Two course formats run in parallel: the "Fifth Generation" omakase and the "Nakaji Katsu Course," the latter listed as not fixed in terms of schedule. Check the reservation site for current availability on both. The venue notes that only guests who can eat a full portion are accommodated , standard for omakase, where the course is designed as a single, calibrated sequence rather than a menu from which items can be dropped.

Drink service covers sake (nihonshu) and shochu. The dress code specifies no shorts or sandals, consistent with the general expectation at awarded omakase counters across Tokyo, where the physical intimacy of counter seating makes dress more visible than it would be in a dining room.

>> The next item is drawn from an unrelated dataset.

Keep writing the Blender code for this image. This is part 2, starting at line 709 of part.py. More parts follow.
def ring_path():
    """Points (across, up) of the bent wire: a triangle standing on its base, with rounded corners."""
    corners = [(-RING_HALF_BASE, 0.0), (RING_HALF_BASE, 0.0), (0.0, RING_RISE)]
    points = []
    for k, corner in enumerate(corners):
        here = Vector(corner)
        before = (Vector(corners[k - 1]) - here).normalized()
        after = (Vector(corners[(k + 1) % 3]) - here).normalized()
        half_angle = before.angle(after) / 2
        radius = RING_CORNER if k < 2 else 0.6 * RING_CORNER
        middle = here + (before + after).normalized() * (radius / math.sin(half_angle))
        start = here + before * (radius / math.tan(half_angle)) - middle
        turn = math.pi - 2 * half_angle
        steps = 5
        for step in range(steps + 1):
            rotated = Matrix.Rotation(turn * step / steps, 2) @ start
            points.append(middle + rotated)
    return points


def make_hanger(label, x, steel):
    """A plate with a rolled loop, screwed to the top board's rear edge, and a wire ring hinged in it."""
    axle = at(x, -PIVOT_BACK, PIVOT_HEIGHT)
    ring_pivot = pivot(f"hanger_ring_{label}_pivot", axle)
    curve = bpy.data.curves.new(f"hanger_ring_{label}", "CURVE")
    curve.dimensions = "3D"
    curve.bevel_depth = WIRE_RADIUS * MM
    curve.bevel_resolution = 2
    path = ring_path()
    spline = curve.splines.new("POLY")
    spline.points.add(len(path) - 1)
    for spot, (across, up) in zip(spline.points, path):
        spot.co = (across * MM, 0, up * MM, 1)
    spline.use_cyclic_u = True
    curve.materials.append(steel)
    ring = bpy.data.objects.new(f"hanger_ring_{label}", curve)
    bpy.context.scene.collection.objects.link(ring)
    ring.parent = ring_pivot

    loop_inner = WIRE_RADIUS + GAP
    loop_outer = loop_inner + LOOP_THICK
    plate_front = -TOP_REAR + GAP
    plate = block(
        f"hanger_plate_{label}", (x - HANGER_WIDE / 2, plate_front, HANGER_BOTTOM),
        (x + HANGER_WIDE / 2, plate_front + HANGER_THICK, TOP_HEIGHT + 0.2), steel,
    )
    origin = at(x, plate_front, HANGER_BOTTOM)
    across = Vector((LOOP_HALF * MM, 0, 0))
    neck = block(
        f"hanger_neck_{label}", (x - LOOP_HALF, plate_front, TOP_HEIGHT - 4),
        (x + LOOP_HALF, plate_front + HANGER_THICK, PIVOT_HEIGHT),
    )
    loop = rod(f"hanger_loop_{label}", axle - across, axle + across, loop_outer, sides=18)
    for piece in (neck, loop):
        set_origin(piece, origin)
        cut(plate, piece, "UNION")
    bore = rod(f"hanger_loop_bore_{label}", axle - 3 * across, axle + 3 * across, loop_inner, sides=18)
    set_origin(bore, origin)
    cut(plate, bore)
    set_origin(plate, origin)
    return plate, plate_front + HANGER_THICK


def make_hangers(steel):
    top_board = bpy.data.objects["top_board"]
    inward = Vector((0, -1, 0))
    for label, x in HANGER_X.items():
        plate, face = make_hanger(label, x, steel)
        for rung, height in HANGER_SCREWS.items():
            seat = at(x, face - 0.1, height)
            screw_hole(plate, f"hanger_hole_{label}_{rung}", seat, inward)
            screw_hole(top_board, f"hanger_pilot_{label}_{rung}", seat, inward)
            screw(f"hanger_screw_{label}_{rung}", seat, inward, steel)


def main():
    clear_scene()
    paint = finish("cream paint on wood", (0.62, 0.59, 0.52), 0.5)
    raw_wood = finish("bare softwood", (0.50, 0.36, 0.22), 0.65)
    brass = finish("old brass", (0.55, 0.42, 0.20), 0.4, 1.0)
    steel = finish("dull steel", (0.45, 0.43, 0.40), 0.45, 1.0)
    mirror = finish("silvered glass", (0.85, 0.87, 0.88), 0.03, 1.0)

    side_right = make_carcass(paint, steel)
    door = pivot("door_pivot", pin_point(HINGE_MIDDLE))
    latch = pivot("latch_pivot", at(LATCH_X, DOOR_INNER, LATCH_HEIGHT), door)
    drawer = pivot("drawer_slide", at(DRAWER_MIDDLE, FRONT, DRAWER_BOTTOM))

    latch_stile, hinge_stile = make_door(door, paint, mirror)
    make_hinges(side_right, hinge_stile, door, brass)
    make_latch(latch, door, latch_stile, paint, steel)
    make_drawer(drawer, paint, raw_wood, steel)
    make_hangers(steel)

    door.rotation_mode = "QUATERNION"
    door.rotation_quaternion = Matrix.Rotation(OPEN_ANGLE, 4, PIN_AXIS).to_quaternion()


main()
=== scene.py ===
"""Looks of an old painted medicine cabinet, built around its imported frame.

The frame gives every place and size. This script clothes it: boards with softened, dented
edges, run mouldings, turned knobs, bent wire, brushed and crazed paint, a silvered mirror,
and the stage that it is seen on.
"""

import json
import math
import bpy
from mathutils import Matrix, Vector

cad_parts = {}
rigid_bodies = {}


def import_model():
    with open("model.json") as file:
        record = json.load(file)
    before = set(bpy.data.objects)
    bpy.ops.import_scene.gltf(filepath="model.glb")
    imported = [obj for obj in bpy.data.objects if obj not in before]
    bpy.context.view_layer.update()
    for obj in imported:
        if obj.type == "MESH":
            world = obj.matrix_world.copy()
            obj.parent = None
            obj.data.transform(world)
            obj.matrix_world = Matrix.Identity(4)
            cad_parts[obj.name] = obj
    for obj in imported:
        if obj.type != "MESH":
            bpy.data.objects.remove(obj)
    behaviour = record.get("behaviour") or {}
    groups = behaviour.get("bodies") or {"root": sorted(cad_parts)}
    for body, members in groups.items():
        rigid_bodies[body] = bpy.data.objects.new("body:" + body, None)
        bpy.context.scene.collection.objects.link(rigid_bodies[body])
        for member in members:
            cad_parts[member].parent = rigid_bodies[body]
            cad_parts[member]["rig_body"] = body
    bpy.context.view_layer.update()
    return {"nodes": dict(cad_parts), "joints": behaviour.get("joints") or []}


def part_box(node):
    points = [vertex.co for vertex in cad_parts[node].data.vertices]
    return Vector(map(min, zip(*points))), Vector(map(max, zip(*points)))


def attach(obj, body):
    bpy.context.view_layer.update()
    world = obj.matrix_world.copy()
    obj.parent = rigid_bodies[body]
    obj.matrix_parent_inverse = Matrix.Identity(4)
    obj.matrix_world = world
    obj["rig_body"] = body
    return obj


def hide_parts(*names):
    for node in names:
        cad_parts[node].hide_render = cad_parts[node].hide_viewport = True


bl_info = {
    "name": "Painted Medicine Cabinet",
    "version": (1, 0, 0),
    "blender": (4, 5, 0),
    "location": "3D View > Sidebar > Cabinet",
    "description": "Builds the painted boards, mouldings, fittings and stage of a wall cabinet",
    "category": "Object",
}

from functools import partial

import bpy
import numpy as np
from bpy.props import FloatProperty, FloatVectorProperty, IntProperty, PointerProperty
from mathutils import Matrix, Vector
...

Where Hatsunezushi Sits in the Tokyo Sushi Picture

Tokyo's sushi scene has always had vertical range, from standing bars charging JPY 150 per piece to Ginza counters where the omakase runs past JPY 50,000. What has shifted over the past decade is the formalisation of mid-upper tier counters in non-central locations: venues that bring the discipline and sourcing standards of high-end omakase to neighbourhoods where the clientele is predominantly local and the economics allow pricing that central venues cannot match. Hatsunezushi belongs to this cohort, which also includes counters in areas like Sangenjaya, Jiyugaoka, and Musashi-Koyama , residential addresses with awarded restaurants that rarely appear in international travel coverage.

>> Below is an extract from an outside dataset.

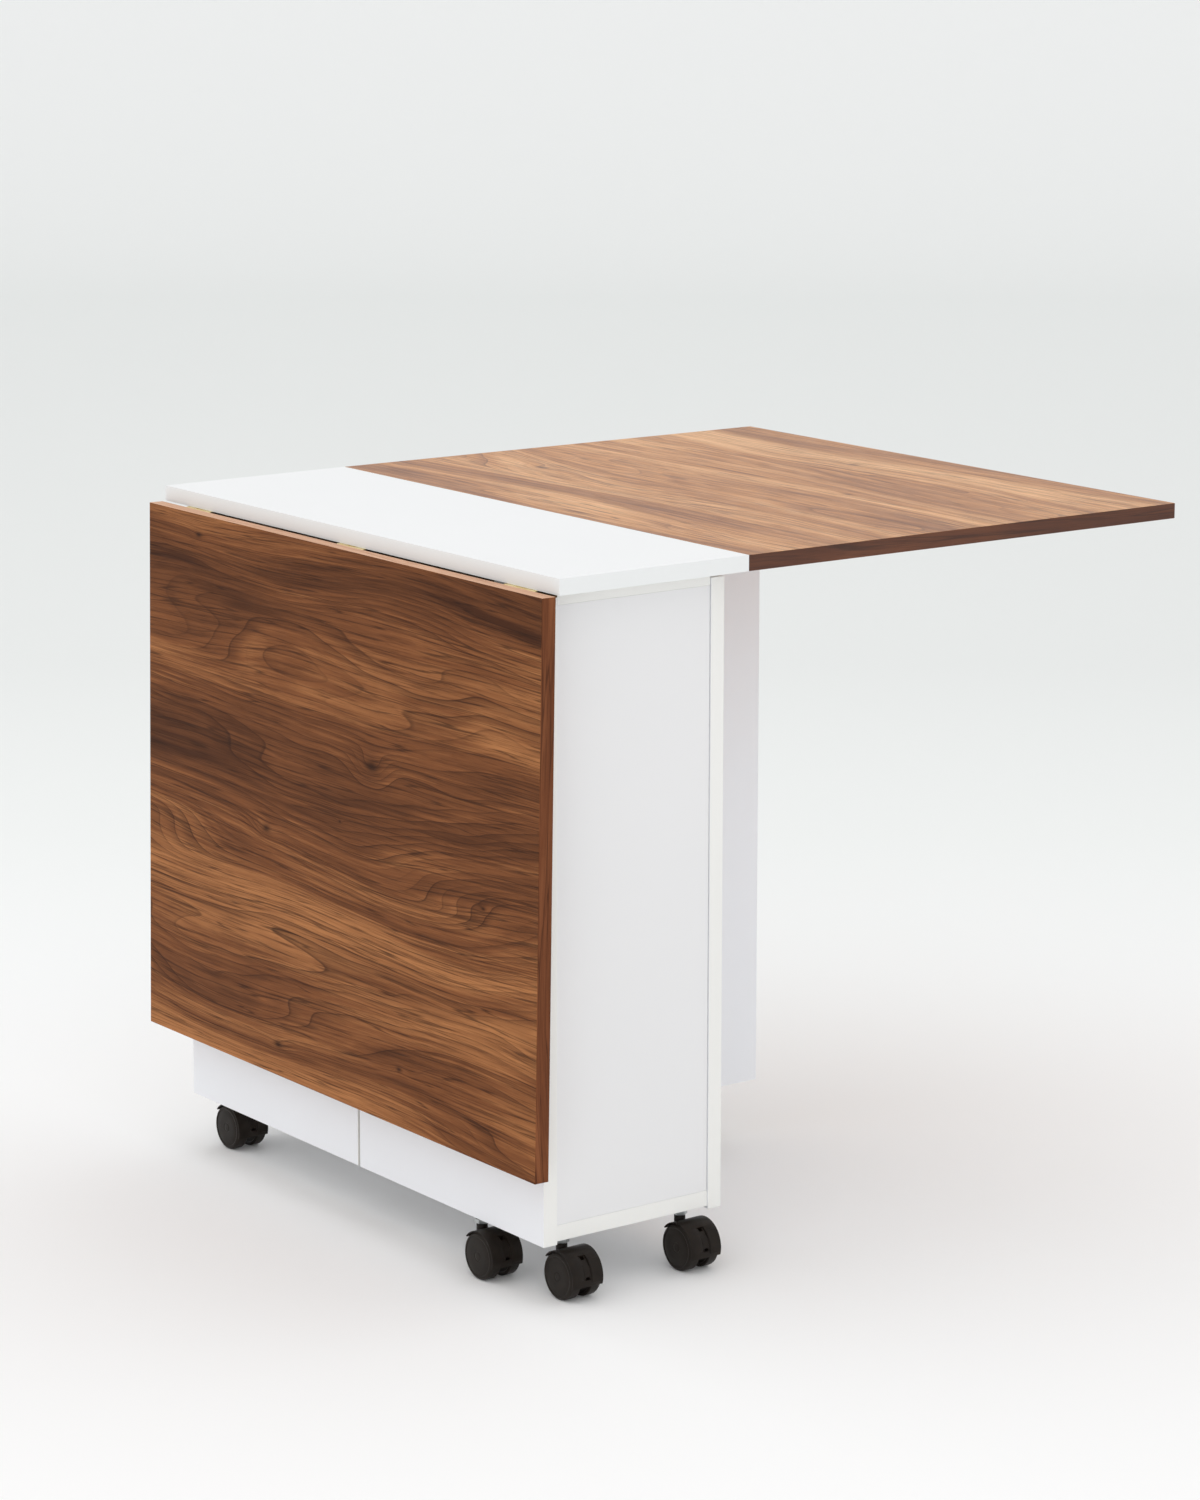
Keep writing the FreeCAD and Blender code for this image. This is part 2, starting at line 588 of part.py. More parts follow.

For visitors building a multi-counter itinerary, the comparison set is instructive. [Edomae Sushi Hanabusa](https://www.enprimeurclub.com/restaurants/edomae-sushi-hanabusa-tokyo-restaurant) and [Hiroo Ishizaka](https://www.enprimeurclub.com/restaurants/hiroo-ishizaka-tokyo-restaurant) represent the kind of recognised mid-tier counters that serious diners cross-reference with Hatsunezushi when planning sequences across different price points and neighbourhoods. Outside Tokyo, the same critical framework applies to counters that earn regional recognition without central-city positioning , see [Goh in Fukuoka](https://www.enprimeurclub.com/restaurants/goh-fukuoka-restaurant) or the sushi-focused side of [1000 in Yokohama](https://www.enprimeurclub.com/restaurants/1000-yokohama-restaurant) for how that dynamic plays out in other Japanese cities. For sushi in other Asian capitals, [Sushi Shikon in Hong Kong](https://www.enprimeurclub.com/restaurants/sushi-shikon-hong-kong-restaurant) and [Shoukouwa in Singapore](https://www.enprimeurclub.com/restaurants/shoukouwa-singapore-restaurant) offer useful reference points on how the Tokyo counter format exports and what premium sushi costs outside Japan.

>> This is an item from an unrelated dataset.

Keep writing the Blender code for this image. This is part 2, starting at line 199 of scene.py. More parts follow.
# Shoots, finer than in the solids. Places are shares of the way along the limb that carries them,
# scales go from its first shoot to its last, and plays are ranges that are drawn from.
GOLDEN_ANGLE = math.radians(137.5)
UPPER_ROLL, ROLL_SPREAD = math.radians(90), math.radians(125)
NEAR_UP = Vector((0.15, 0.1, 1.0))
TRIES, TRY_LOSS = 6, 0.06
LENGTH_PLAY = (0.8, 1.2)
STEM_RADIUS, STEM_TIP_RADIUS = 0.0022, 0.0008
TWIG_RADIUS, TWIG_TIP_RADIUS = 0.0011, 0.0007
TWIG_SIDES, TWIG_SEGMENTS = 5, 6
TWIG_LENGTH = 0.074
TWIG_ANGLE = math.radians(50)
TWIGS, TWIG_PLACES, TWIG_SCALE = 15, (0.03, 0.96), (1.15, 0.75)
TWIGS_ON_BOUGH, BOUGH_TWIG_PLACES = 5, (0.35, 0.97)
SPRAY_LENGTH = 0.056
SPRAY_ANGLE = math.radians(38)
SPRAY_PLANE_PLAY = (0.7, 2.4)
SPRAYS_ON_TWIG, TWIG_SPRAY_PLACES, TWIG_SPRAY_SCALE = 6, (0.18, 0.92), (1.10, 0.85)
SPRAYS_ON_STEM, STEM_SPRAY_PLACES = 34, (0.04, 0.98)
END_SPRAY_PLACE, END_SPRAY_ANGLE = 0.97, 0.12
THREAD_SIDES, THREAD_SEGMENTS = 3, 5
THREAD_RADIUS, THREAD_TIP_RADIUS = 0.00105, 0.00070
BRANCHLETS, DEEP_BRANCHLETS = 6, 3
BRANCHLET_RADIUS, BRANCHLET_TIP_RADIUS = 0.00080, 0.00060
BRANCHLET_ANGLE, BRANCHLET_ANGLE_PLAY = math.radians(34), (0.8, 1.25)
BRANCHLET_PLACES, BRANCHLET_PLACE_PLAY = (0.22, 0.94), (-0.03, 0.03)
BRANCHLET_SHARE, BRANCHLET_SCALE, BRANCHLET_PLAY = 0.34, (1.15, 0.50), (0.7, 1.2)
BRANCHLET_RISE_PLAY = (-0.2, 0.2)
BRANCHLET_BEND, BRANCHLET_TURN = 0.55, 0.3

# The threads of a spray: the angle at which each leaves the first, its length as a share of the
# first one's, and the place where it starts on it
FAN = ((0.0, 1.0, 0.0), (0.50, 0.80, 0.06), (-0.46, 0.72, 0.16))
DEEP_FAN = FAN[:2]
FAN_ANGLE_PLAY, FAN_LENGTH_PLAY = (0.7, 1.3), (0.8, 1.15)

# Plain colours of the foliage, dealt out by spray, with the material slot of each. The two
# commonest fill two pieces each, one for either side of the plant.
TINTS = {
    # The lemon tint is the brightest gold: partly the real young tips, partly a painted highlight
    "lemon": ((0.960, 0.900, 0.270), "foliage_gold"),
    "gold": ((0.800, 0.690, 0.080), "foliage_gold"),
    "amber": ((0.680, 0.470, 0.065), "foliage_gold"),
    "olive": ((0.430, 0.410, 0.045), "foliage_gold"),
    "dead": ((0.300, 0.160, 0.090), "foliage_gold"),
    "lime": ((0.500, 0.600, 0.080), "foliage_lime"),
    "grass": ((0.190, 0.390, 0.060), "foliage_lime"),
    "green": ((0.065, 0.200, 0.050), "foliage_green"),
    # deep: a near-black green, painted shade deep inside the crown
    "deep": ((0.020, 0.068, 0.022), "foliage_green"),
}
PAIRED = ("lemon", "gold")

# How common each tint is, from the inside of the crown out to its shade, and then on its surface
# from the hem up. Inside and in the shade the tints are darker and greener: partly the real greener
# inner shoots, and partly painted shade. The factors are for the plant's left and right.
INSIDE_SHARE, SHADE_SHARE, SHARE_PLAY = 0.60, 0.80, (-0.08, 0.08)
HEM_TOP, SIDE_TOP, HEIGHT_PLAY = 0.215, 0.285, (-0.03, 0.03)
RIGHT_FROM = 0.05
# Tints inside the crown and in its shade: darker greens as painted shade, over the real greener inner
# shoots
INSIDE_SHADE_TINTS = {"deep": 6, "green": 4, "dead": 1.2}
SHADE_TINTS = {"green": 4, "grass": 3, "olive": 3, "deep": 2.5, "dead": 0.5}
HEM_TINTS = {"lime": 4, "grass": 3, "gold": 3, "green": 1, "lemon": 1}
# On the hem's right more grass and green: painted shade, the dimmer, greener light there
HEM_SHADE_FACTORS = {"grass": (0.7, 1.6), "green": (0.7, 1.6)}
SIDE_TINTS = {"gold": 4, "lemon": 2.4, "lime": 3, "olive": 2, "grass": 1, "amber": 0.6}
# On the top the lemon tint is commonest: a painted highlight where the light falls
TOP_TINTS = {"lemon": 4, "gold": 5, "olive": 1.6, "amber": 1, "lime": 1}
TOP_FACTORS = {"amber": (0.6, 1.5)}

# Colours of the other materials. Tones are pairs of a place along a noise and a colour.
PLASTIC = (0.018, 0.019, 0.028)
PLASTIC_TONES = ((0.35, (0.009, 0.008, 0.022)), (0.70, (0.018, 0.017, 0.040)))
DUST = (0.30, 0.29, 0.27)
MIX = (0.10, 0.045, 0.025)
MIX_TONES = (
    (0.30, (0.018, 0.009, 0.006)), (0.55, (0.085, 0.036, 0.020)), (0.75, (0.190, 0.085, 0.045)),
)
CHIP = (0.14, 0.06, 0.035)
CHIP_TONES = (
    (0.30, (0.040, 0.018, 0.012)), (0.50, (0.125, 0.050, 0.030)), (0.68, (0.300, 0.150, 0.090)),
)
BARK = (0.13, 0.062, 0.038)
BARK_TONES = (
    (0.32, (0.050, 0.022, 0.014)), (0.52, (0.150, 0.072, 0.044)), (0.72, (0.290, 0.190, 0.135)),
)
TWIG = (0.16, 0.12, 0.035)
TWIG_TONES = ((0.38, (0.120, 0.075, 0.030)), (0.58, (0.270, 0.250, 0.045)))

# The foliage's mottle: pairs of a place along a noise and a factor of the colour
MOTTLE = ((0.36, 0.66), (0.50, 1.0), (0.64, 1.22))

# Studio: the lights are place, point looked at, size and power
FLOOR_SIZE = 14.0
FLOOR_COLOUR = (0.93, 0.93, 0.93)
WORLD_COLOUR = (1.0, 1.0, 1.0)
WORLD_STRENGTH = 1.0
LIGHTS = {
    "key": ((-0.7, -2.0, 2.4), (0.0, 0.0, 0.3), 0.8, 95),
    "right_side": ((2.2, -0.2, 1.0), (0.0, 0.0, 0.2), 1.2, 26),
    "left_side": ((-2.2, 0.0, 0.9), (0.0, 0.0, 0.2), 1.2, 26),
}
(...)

Japan's broader fine dining picture runs well beyond sushi. [HAJIME in Osaka](https://www.enprimeurclub.com/restaurants/hajime-osaka-restaurant), [Gion Sasaki in Kyoto](https://www.enprimeurclub.com/restaurants/gion-sasaki-kyoto-restaurant), and [akordu in Nara](https://www.enprimeurclub.com/restaurants/akordu-nara-restaurant) each represent the regional depth available to anyone treating a Japan trip as a serious eating itinerary rather than a single-city visit. [6 in Okinawa](https://www.enprimeurclub.com/restaurants/6-okinawa-restaurant) extends that map further south. For a complete framework of where to eat, drink, and stay in Tokyo, our [full Tokyo restaurants guide](https://www.enprimeurclub.com/restaurants/tokyo), [Tokyo hotels guide](https://www.enprimeurclub.com/hotels/tokyo), [Tokyo bars guide](https://www.enprimeurclub.com/bars/tokyo), [Tokyo wineries guide](https://www.enprimeurclub.com/wineries/tokyo), and [Tokyo experiences guide](https://www.enprimeurclub.com/experiences/tokyo) cover the full range.

Planning Details

Reservations: Online only; no walk-ins accepted. Payment: Cashless , credit cards, IC cards, QUICPay, QR payment services. Budget: JPY 8,000–9,999 listed; reviewer actuals skew JPY 10,000–14,999 at dinner. Hours: Monday, Tuesday, Thursday, Friday, Saturday, 5–11 pm; closed Wednesday and Sunday. Getting there: Five-minute walk from JR Kamata Station West Exit; no parking on site. Dress: No shorts or sandals. Capacity: Eight seats; private buy-out available for groups of six or more. Drink: Sake and shochu. Note: Unrelated to the Hatsune Sushi main store in Okachimachi, Taito Ward.

What Should I Order at Hatsunezushi?

Hatsunezushi operates as a counter omakase, which means the course is set by the chef , there is no à la carte selection. Both available formats, the "Fifth Generation" omakase and the "Nakaji Katsu Course," follow a pre-determined sequence tied to the day's sourcing. The venue describes its approach as "particular about fish," a phrase that in the context of Tokyo omakase signals attention to supplier relationships and seasonal availability rather than a fixed repertoire. The practical implication is that what arrives in front of you will reflect what was available at market that morning, which is the correct expectation to bring to any serious sushi counter. Drink pairings are sake or shochu; the counter does not list wine service. Given the price point and the Tabelog 100 recognition across multiple years, the course rewards guests who eat without restriction and engage with the format on its own terms.